When you put the game in that context, you begin to understand how ridiculous it is for Mangini to even mention the Lions' suspiciously timely injuries, let alone imply that they kept his team from building momentum. The Browns and momentum don't belong in the same sentence unless that sentence also contains the words "lack of" between the two.
It's trite but true. Winners win and losers make excuses. Ah yes, the process, let's not forget the process. This is all part of it.
But beyond just the incredible defensive meltdown on that last drive was another key to the loss: two sure touchdown passes being dropped. The first was by rookie running back Chris Jennings just before the half. The second came later when Mohamed Massaquoi couldn't find the handle on a deep pass near the Lion's end zone. That lack of execution slowed down the offense far more than anything Schwartz was doing.
The other thing to keep in mind is that the so-called fake injuries are as old as the game itself. If Mangini hasn't been able to instill in his players the ability to overcome such silly moves then there are far bigger problems on the team, like a coach who highlights this fact by making the complaint in the first place.
There are a lot of ways to look at the loss to the Lions on Sunday but it hadn't once occurred to me that undeserved was one of them. To me, it was well deserved, just another step in the wrong direction, not the giant steps that the team had been taking, but a step nonetheless.
The Browns' defense turned Lions quarterback Matt Stafford into two parts Tom Brady and one part Willis Reed. As has been its m.o. for far too many games, the defense allowed teams to turn dump off passes into long runs by being out of position and missing tackles and ultimately allowed itself to get into a position where it couldn't protect a 21-point lead against the previously worst team in the league.

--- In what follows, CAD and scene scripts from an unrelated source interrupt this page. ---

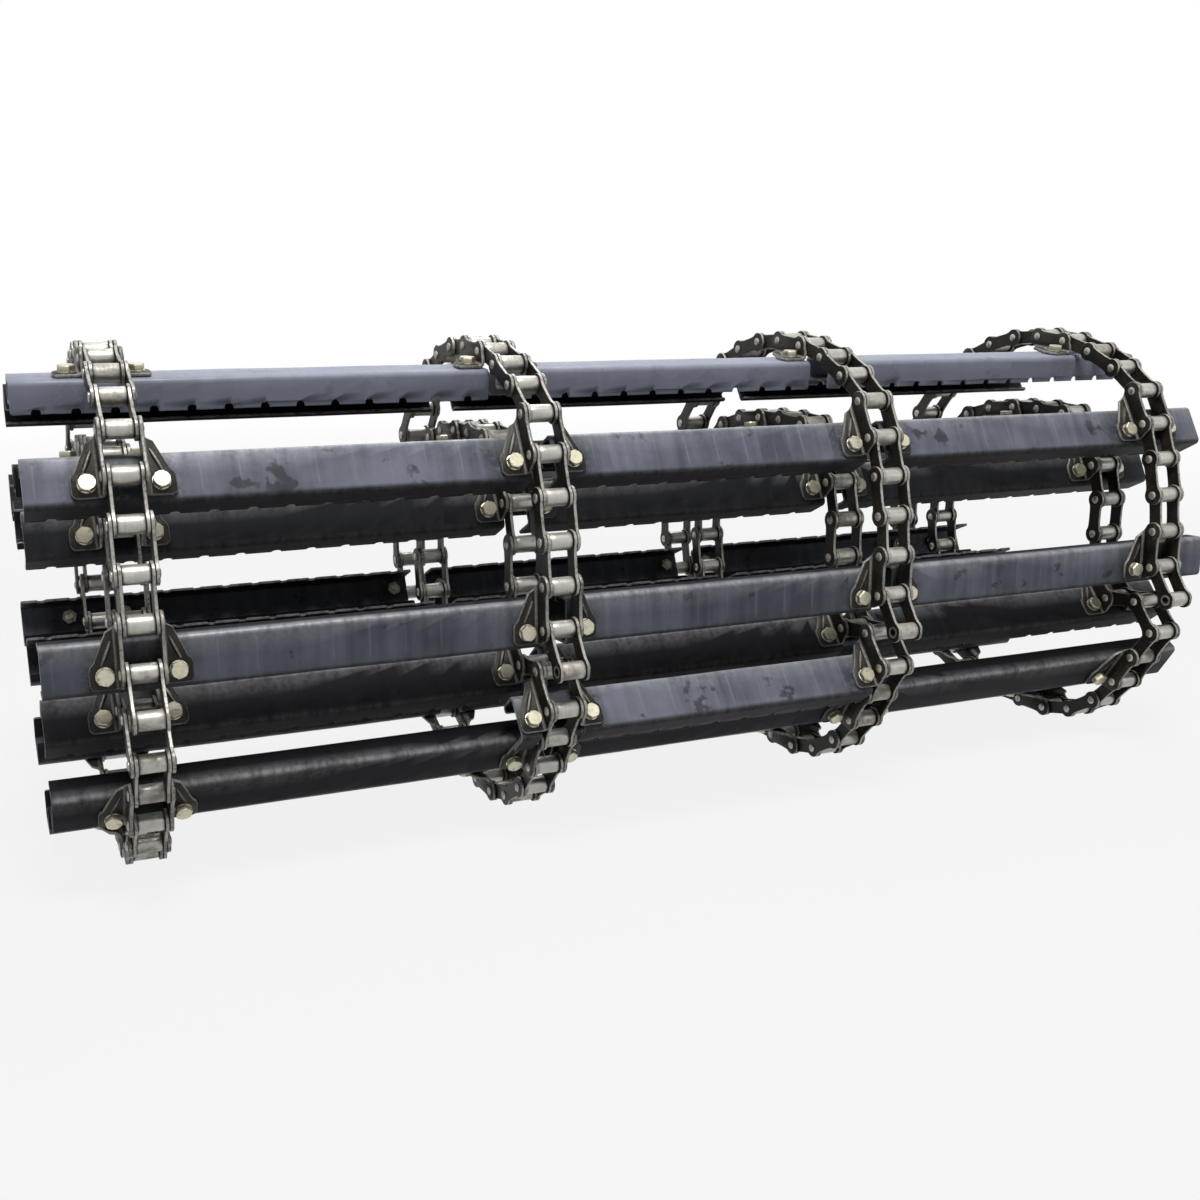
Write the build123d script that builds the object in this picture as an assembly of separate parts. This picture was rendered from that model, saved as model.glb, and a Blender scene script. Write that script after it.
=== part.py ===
from build123d import *
import math
import os

# Conveyor chain of a crop elevator: four strands of roller chain joined by folded
# sheet slats, lying as a loose roll of about two laps with its outer end free.
# X runs along the slats, Y from the front of the roll to its back, Z up. Millimetres.

# ---- chain section -------------------------------------------------------------
PITCH = 38.4
PLATE_THICK = 3.0
PLATE_END_R = 10.0
PLATE_WAIST = 15.0
EYE_CORNER = 26.0
INNER_GAP = 22.0
SIDE_GAP = 0.3
ROLLER_R = 7.94
ROLLER_END_GAP = 0.3
BUSH_R = 5.5
PIN_R = 3.55
PIN_PLAY = 0.05
ROLLER_PLAY = 0.08
TURNED_SIDES = 12
COILED_ROLLER_SIDES = 8

INNER_X = INNER_GAP / 2
OUTER_X = INNER_X + PLATE_THICK + SIDE_GAP
PIN_HALF = OUTER_X + PLATE_THICK

# ---- bent lugs -----------------------------------------------------------------
LUG_THICK = 4.0
LUG_REACH = 40.0
LUG_BACK = 13.0
LUG_TIP = 36.0
LUG_SHOULDER = 4.0
LUG_TIP_X = 20.0

# ---- slats ---------------------------------------------------------------------
SHEET = 3.0
SLAT_WIDTH = 43.0
SLAT_OFFSET = 3.5
BEND_CUT = 2.0
NOTCHED_DEPTH = 28.0
PLAIN_DEPTH = 25.0
RETURN_LIP = 8.0
NOTCH_MOUTH = 8.0
NOTCH_FLOOR = 5.0
NOTCH_DEPTH = 5.0
NOTCH_STEP = 31.5
SLAT_TOP = PLATE_END_R + LUG_THICK

# ---- layout across the chain -----------------------------------------------------
STRAND_STEP = 354.8
STRANDS = [STRAND_STEP * (k - 1.5) for k in range(4)]
SLAT_OVERHANG = 75.0
SLAT_SET_IN = 12.0
BAYS = {
    "left": (STRANDS[0] - SLAT_OVERHANG, STRANDS[1] - SLAT_SET_IN),
    "middle": (STRANDS[1] + SLAT_SET_IN, STRANDS[2] - SLAT_SET_IN),
    "right": (STRANDS[2] + SLAT_SET_IN, STRANDS[3] + SLAT_OVERHANG),
}

# ---- side profile of the roll ------------------------------------------------------
# Stretches of links from the free end inwards: how many, first heading, last heading.
# A heading of 0 points to the back (+Y) and 90 points up; the chain coils clockwise.
STRETCHES = [
    (1, 55, 55),
    (4, 87, 69),
    (2, 60, 36),
    (7, 25, -33),
    (13, -42, -166),
    (3, -180, -180),
    (3, -194, -229),
    (2, -239, -238),
    (1, -310, -310),
    (1, -366, -366),
    (1, -310, -310),
    (2, -275, -272),
    (2, -287, -297),
    (1, -330, -330),
    (3, -357, -366),
    (2, -376, -400),
    (2, -429, -440),
    (4, -452, -477),
    (1, -505, -505),
]
FLAP_LINKS = 7
SLAT_ROWS_EVERY = 4
EXTRA_ROW = 35
NECK_HALF = 21.5
NECK_EDGE = 7.5


def headings():
    angles = []
    for count, first, last in STRETCHES:
        for k in range(count):
            part = k / (count - 1) if count > 1 else 0
            angles.append(first + (last - first) * part)
    return angles


HEADINGS = headings()
LINKS = len(HEADINGS)


def joints():
    """Joint centres in the side view, with the roll standing centred on the ground."""
    y, z = 0.0, 0.0
    points = [(y, z)]
    for heading in HEADINGS:
        y += PITCH * math.cos(math.radians(heading))
        z += PITCH * math.sin(math.radians(heading))
        points.append((y, z))
    middle = (min(p[0] for p in points) + max(p[0] for p in points)) / 2
    ground = min(p[1] for p in points) - PLATE_END_R
    return [(p[0] - middle, p[1] - ground) for p in points]


JOINTS = joints()


def link_place(link, strand_x=0.0):
    """Frame of a link: X across, Y along it from its first joint, Z out of the roll."""
    angle = math.radians(HEADINGS[link])
    y, z = JOINTS[link]
    outward = (0, -math.sin(angle), math.cos(angle))
    return Plane(origin=(strand_x, y, z), x_dir=(1, 0, 0), z_dir=outward).location


def is_inner(link):
    return link % 2 == 0


def is_slat_row(link):
    return link % SLAT_ROWS_EVERY == 1


def save(name, solids):
    export_step(Compound(children=solids), f"parts/{name}.step")


# ---- pieces of the chain -----------------------------------------------------------
def plate_outline(waist=PLATE_WAIST):
    """Outline of a side plate, with few corners, all on the edge of its round eyes."""
    shoulder = PLATE_END_R * math.sin(math.radians(EYE_CORNER))
    reach = PLATE_END_R * math.cos(math.radians(EYE_CORNER))
    near = [(0, -PLATE_END_R), (-reach, -shoulder), (-reach, shoulder), (0, PLATE_END_R)]
    if waist:
        near.append((PITCH / 2, waist / 2))
    far = [(PITCH - y, -z) for y, z in near]
    return make_face(Polyline(*near, *far, close=True))


def side_plate(start_x, waist=PLATE_WAIST):
    return Pos(start_x, 0, 0) * extrude(Plane.YZ * plate_outline(waist), PLATE_THICK)


def coiled_plate(start_x):
    """Plate of the coiled part, with straight sides."""
    return side_plate(start_x, waist=0).solid()


def bar(radius, half_length, joint_y=0.0):
    """Turned bar across the chain, its corners on the radius."""
    outline = Pos(joint_y, 0) * RegularPolygon(radius, TURNED_SIDES)
    return Pos(-half_length, 0, 0) * extrude(Plane.YZ * outline, 2 * half_length)


def bore(radius, half_length, joint_y=0.0):
    """Cutter of a running bore."""
    outline = Pos(joint_y, 0) * Circle(radius)
    return Pos(-half_length, 0, 0) * extrude(Plane.YZ * outline, 2 * half_length)


def inner_link():
    """Two inner plates joined by the bushes that are pressed into them."""
    half = INNER_X + PLATE_THICK
    plate = side_plate(INNER_X)
    body = plate + mirror(plate, Plane.YZ)
    body += bar(BUSH_R, half) + bar(BUSH_R, half, PITCH)
    body -= bore(PIN_R + PIN_PLAY, half) + bore(PIN_R + PIN_PLAY, half, PITCH)
    return body.solid()


def outer_link(plate, pins=(0.0, PITCH)):
    """Two outer plates joined by the pins that are pressed into them."""
    body = plate + mirror(plate, Plane.YZ)
    for joint_y in pins:
        body += bar(PIN_R, PIN_HALF, joint_y)
    return body.solid()


def roller():
    half = INNER_X - ROLLER_END_GAP
    hollow_r = (BUSH_R + ROLLER_PLAY) / math.cos(math.pi / TURNED_SIDES)
    return (bar(ROLLER_R, half) - bar(hollow_r, half)).solid()


def coiled_roller():
    """Roller of the coiled part, seated between its plates."""
    barrel = RegularPolygon(ROLLER_R, COILED_ROLLER_SIDES)
    return Pos(-INNER_X, 0, 0) * extrude(Plane.YZ * barrel, INNER_GAP).solid()


# ---- lugs and slats ----------------------------------------------------------------
def lug_foot():
    """Triangular foot beside the chain, widest at the link's first joint."""
    outline = Polyline(
        (OUTER_X, -LUG_BACK),
        (LUG_REACH, -LUG_BACK),
        (LUG_REACH, LUG_SHOULDER),
        (LUG_TIP_X, LUG_TIP),
        (OUTER_X, LUG_TIP),
        close=True,
    )
    return Pos(0, 0, -SLAT_TOP) * extrude(make_face(outline), LUG_THICK)


def lug_web():
    """Part of the plate that runs down from its edge to the foot."""
    width = LUG_TIP + LUG_BACK
    depth = SLAT_TOP
    middle_y = (LUG_TIP - LUG_BACK) / 2
    chamfered = Pos(middle_y, -depth / 2) * Rectangle(width, depth)
    eye_cut = Pos(-LUG_BACK, 0) * Rectangle(2 * (LUG_BACK - PLATE_END_R), 2 * PLATE_END_R)
    return Pos(OUTER_X, 0, 0) * extrude(Plane.YZ * (chamfered - eye_cut), PLATE_THICK)


def with_lug(plate):
    """Outer plate on the +X side with its bent lug."""
    return plate + lug_web() + lug_foot()


def slat_section():
    """Folded section: web against the lugs, notched flange and flange with a lip."""
    low = SLAT_OFFSET - SLAT_WIDTH / 2
    high = SLAT_OFFSET + SLAT_WIDTH / 2
    top = -SLAT_TOP
    outer = Pos(SLAT_OFFSET, top - PLAIN_DEPTH / 2) * Rectangle(SLAT_WIDTH, PLAIN_DEPTH)
    outer = chamfer(outer.vertices().group_by(Axis.Y)[-1], BEND_CUT)
    hollow_width = SLAT_WIDTH - 2 * SHEET
    hollow = Pos(SLAT_OFFSET, top - SHEET - PLAIN_DEPTH / 2) * Rectangle(hollow_width, PLAIN_DEPTH)
    lip = Pos(high - RETURN_LIP / 2, top - PLAIN_DEPTH + SHEET / 2) * Rectangle(RETURN_LIP, SHEET)
    edge = Pos(low + SHEET / 2, top - NOTCHED_DEPTH + NOTCHED_DEPTH / 4)
    return outer - hollow + lip + edge * Rectangle(SHEET, NOTCHED_DEPTH / 2)


def slat(bay):
    start, end = BAYS[bay]
    section = Plane.YZ * slat_section()
    return Pos(start, 0, 0) * extrude(section, end - start).solid()


def notched_slat(bay):
    """Slat with the row of notches along its free edge."""
    start, end = BAYS[bay]
    count = int((end - start) / NOTCH_STEP)
    first = (start + end - (count - 1) * NOTCH_STEP) / 2
    edge = -SLAT_TOP - NOTCHED_DEPTH
    notch = make_face(
        Polyline(
            (-NOTCH_MOUTH / 2, 0),
            (-NOTCH_FLOOR / 2, NOTCH_DEPTH),
            (NOTCH_FLOOR / 2, NOTCH_DEPTH),
            (NOTCH_MOUTH / 2, 0),
            close=True,
        )
    )
    side = SLAT_OFFSET - SLAT_WIDTH / 2
    cutter = extrude(Plane.XZ * notch, -SHEET)
    body = slat(bay)
    for k in range(count):
        body -= Pos(first + k * NOTCH_STEP, side, edge) * cutter
    return body.solid()


def necked_slat():
    """Middle slat of the extra row: it reaches past strand 2, necked where chains cross."""
    start = STRANDS[1] - LUG_REACH
    end = BAYS["middle"][1]
    body = Pos(start, 0, 0) * extrude(Plane.YZ * slat_section(), end - start)
    for x in STRANDS[1:3]:
        body -= Pos(x, NECK_EDGE - PITCH, -SLAT_TOP) * Box(2 * NECK_HALF, 2 * PITCH, 2 * PITCH)
    return body.solid()


# ---- placing ------------------------------------------------------------------------
def both_sides(piece):
    return [piece, mirror(piece, Plane.YZ).solid()]


def on_strands(pieces, link, strands=STRANDS):
    return [p.moved(link_place(link, x)) for x in strands for p in pieces]


def at_joint(piece, joint, strands=STRANDS):
    y, z = JOINTS[joint]
    return [piece.moved(Location((x, y, z))) for x in strands]


def build_flap():
    lugged = outer_link(with_lug(side_plate(OUTER_X)))
    slats = {bay: notched_slat(bay) for bay in BAYS}
    for joint in range(FLAP_LINKS + 1):
        save(f"flap_rollers_{joint}", at_joint(roller(), joint))
    for link in range(FLAP_LINKS):
        number = link + 1
        if is_inner(link):
            save(f"flap_inner_links_{number}", on_strands([inner_link()], link))
        elif is_slat_row(link):
            save(f"flap_lug_links_{number}", on_strands([lugged], link))
            for bay, body in slats.items():
                save(f"flap_slat_{bay}_{number}", [body.moved(link_place(link))])
        else:
            save(f"flap_outer_links_{number}", on_strands([outer_link(side_plate(OUTER_X))], link))


def lugs_of_strand(number, link, lugs):
    """Both lugs on a slat row; the extra row has none at the outer strands."""
    if link != EXTRA_ROW:
        return lugs
    return {2: lugs, 3: lugs[1:]}.get(number, [])


def build_strand(number, strand_x):
    inner = both_sides(coiled_plate(INNER_X))
    outer = both_sides(coiled_plate(OUTER_X))
    lugs = both_sides(with_lug(coiled_plate(OUTER_X)).solid())
    here = [strand_x]
    inner_plates = []
    outer_plates = []
    lug_plates = []
    for link in range(FLAP_LINKS + 1, LINKS):
        if is_inner(link):
            inner_plates += on_strands(inner, link, here)
            continue
        carried = []
        if is_slat_row(link) or link == EXTRA_ROW:
            carried = lugs_of_strand(number, link, lugs)
        lug_plates += on_strands(carried, link, here)
        plain = outer[: len(outer) - len(carried)]
        outer_plates += on_strands(plain, link, here)
    rollers = []
    for joint in range(FLAP_LINKS + 1, LINKS + 1):
        rollers += at_joint(coiled_roller(), joint, here)
    save(f"roll_inner_plates_{number}", inner_plates)
    save(f"roll_outer_plates_{number}", outer_plates)
    save(f"roll_lug_plates_{number}", lug_plates)
    save(f"roll_rollers_{number}", rollers)


def build_slats():
    rows = [link for link in range(FLAP_LINKS, LINKS) if is_slat_row(link)]
    for bay in BAYS:
        body = slat(bay)
        placed = [body.moved(link_place(link)) for link in rows]
        if bay == "middle":
            placed.append(necked_slat().moved(link_place(EXTRA_ROW)))
        save(f"roll_slats_{bay}", placed)


os.makedirs("parts", exist_ok=True)
build_flap()
carrier = outer_link(side_plate(OUTER_X), pins=(0.0,))
save("roll_carrier_links", on_strands([carrier], FLAP_LINKS))
for number, strand_x in enumerate(STRANDS, start=1):
    build_strand(number, strand_x)
build_slats()
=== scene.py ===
"""Looks of a slatted conveyor chain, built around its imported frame."""

import math

import bmesh
import bpy
import numpy as np
from mathutils import Matrix, Vector, noise


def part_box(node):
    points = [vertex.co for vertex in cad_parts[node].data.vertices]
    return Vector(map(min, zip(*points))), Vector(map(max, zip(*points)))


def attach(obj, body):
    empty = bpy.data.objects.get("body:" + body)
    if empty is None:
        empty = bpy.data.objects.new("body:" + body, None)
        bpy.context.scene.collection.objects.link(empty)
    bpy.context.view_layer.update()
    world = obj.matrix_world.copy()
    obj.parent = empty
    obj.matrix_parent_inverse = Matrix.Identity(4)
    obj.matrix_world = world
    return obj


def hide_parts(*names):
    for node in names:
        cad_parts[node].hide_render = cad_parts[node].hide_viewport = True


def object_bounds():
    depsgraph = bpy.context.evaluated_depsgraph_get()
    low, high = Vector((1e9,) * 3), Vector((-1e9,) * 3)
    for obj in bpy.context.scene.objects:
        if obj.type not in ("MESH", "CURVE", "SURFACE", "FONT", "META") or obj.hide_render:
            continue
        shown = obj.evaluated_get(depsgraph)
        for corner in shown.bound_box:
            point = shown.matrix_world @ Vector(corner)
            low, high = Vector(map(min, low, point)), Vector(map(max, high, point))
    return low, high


bl_info = {
    "name": "Slatted conveyor chain",
    "version": (1, 0, 0),
    "blender": (4, 5, 0),
    "location": "View3D > Sidebar > Chain",
    "description": "Dresses a coiled roller chain with folded slats, lugs and bolts",
    "category": "Object",
}

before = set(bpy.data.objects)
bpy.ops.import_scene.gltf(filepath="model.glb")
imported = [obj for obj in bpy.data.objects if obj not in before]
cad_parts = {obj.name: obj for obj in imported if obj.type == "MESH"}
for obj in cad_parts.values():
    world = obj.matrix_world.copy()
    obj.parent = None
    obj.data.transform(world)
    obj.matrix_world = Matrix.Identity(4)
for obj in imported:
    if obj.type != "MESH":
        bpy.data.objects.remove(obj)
CAD_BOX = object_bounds()

MM = 0.001

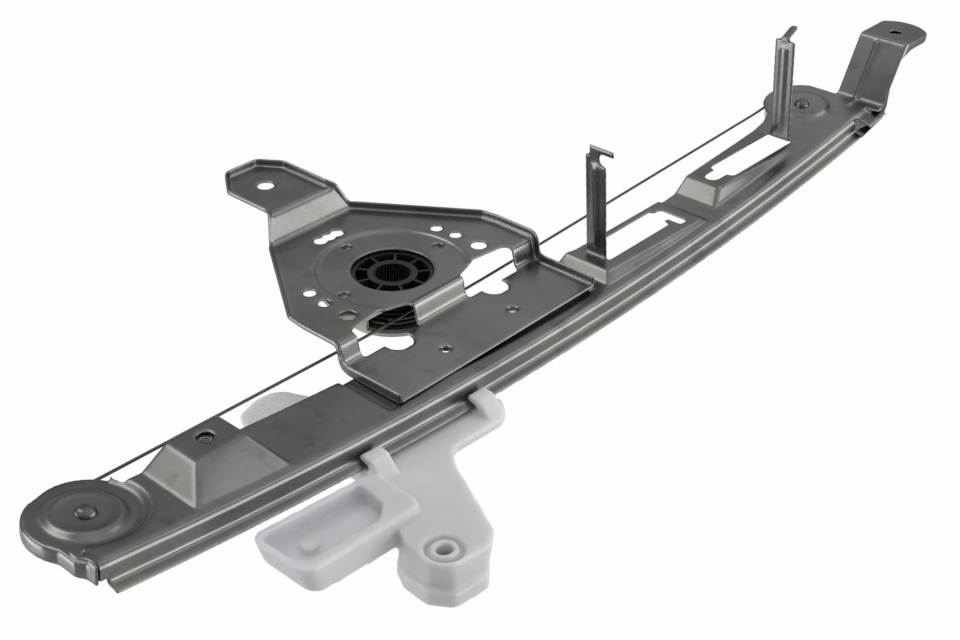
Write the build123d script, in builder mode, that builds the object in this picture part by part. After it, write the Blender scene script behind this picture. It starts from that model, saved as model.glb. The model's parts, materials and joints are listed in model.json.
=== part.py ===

But in fairness, at least the Browns proved that they can be competitive with the dregs of the league, though I don't remember reading that as one of owner Randy Lerner's main goals when he hired Mangini. Maybe we all just misunderstood the point of the season. Attitude properly readjusted, this all bodes well as there may still be a few fair fights left on the schedule in the form of games against Kansas City, Oakland and Tampa Bay.
The arc of Mangini's tenure in Cleveland has been as interesting as it has been jagged. His goals change to fit the ever changing narrative of the season, each set back and flare up spun as an orchestrated part of a mythical process.
But the goals of the fans haven't changed. They want a winning team. They don't want to hear about injuries or steps backward to move forward or processes or three quarters of the crap that Mangini shovels at them on a daily basis. In short, they don't want excuses they want results.
Maybe the fans were always unrealistic about their own team and for that they should be forgiven. They're fans, after all, not analysts. But given no visible signs of progress but plenty of signs to the contrary all a boatload of useless excuses does is widen the gulf between them and the team. And given the paucity of fans watching in Detroit these days, it's pretty chilling to see what that gulf actually looks like.